Bengalis around the world areunhappy with the portrayal of Tagore and their favourite sweet dishes.

Jashodhara Mukherjee | News18.com

Updated:July 3, 2019, 3:46 PM IST
Ad with Rabindranath Tagore and Bengali Sweets Aired Before Ind-Ban Match Causes Controversy
Image credit: Reuters

ICC World Cup 2019 has not been without its fair share of drama and controversies.

Ahead of the India-Bangladesh match this World Cup season, it's interesting to note how Nobel Laureate Rabindranath Tagore forms the common ground between the two nations that are battling it out on the field today. Here's the thing, histories of both the nations are so intricately linked, that it's almost impossible to draw barriers between the two.

Bengalis and Bangladeshis don't just share a border; culture, food, tastes, traditions and literature are just some of the many things we have in common.

This is precisely why an advertisement has resulted in outrage online. The ad shows veteran actor Manoj Pahwa eating food associated with the countries that India played against in the World Cup. For instance, a stickjaw toffee, typically found in England, was used before the last match.

Ahead of Tuesday's match, the ad that was aired showed Pahwa eating a "teel er nadu", which is a sweet dish most Bengalis are familiar with. The ad essentially suggests that "teel er nadu" is unique to Bangladesh.

The marketing guys probably did not realise that a harmless ad, intended for fun, would see the furor of so many Bengalis. No one warned them: Messing with a Bengali's favourite sweets or their idol (that is, Tagore) is equivalent to stirring the hornet's nest.

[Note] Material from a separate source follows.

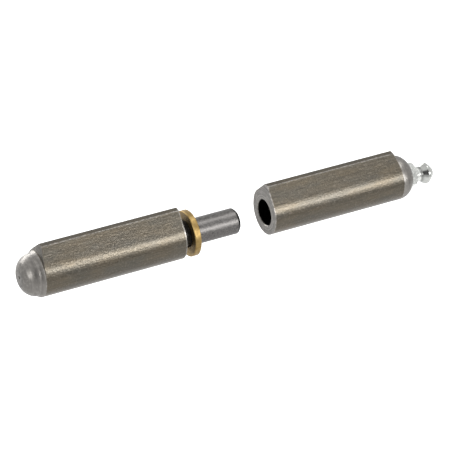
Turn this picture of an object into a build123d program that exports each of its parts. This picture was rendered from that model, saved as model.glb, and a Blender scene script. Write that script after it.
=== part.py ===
"""Weld on barrel hinge with a loose pin half, a brass washer and a greased socket half.

All sizes are in millimetres. X runs along the hinge axis, from the nose of the
pin half towards the grease nipple. Z points out of the two weld edges. The
origin is the centre of the pin half's weld edge, so the hinge axis lies
LIP_HEIGHT below it. The two halves are drawn lifted apart along the axis.
"""

import os
from math import acos, atan2, cos, hypot, radians, sin, sqrt

from build123d import *

# --- Drawn profile shared by both halves ---
BARREL_D = 14.0            # round back of the drawn profile
PROFILE_RISE = 0.5         # short straight side between the back and the crown
LIP_HEIGHT = 9.85          # hinge axis to the flat of the weld edge
LIP_WIDTH = 1.7            # flat of the weld edge
LIP_EDGE_R = 0.15          # drawn edge at each side of the flat
WASTE_R = 14.0             # outside anything the lathe takes off a nose

# --- Pin half ---
PIN_WELD_LENGTH = 44.9     # length that keeps its weld edge
PIN_NOSE_LENGTH = 6.3      # turned nose beyond the weld edge
PIN_NOSE_TIP_D = 3.0       # small flat at the tip
PIN_NOSE_CROWN = (1.2, 4.75)    # depth from the tip and radius on the round crown
PIN_NOSE_SIDE = (4.4, 6.42)     # where the crown meets the slow taper
PIN_NOSE_BACK = (5.6, 7.04)     # where the taper meets the cut up to the weld edge
PIN_NOSE_LEAN = 3.0        # the nose was turned a little askew, degrees
PIP_D = 0.9                # parting pip in the middle of the nose tip
PIP_HEIGHT = 0.15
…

The ad also used a Tagore poem . The poem, "Brishti Pore Tapur Tupur" (it literally translates to "the rain falls pitter patter", is one of Tagore's most well-known compositions).

Now here's the thing, Rabindranath Tagore was not exactly a Bangladeshi poet. In fact, to solely call him a Bengali poet would be technically wrong. Case in point: Tagore had composed the National Anthems for both nations before Partition in 1947.

As a matter of fact, both Tagore and the sweetmeat are common to Indian Bengalis and Bangladeshi Bengalis. Naturally, this has angered Bengalis on both sides of the border, with many giving the company a history lesson and calling for a boycott.

However, while this may be reading a bit too much into one advertisement, Bengalis around the world are clearly unhappy with the portrayal of Tagore and their favourite sweet dishes.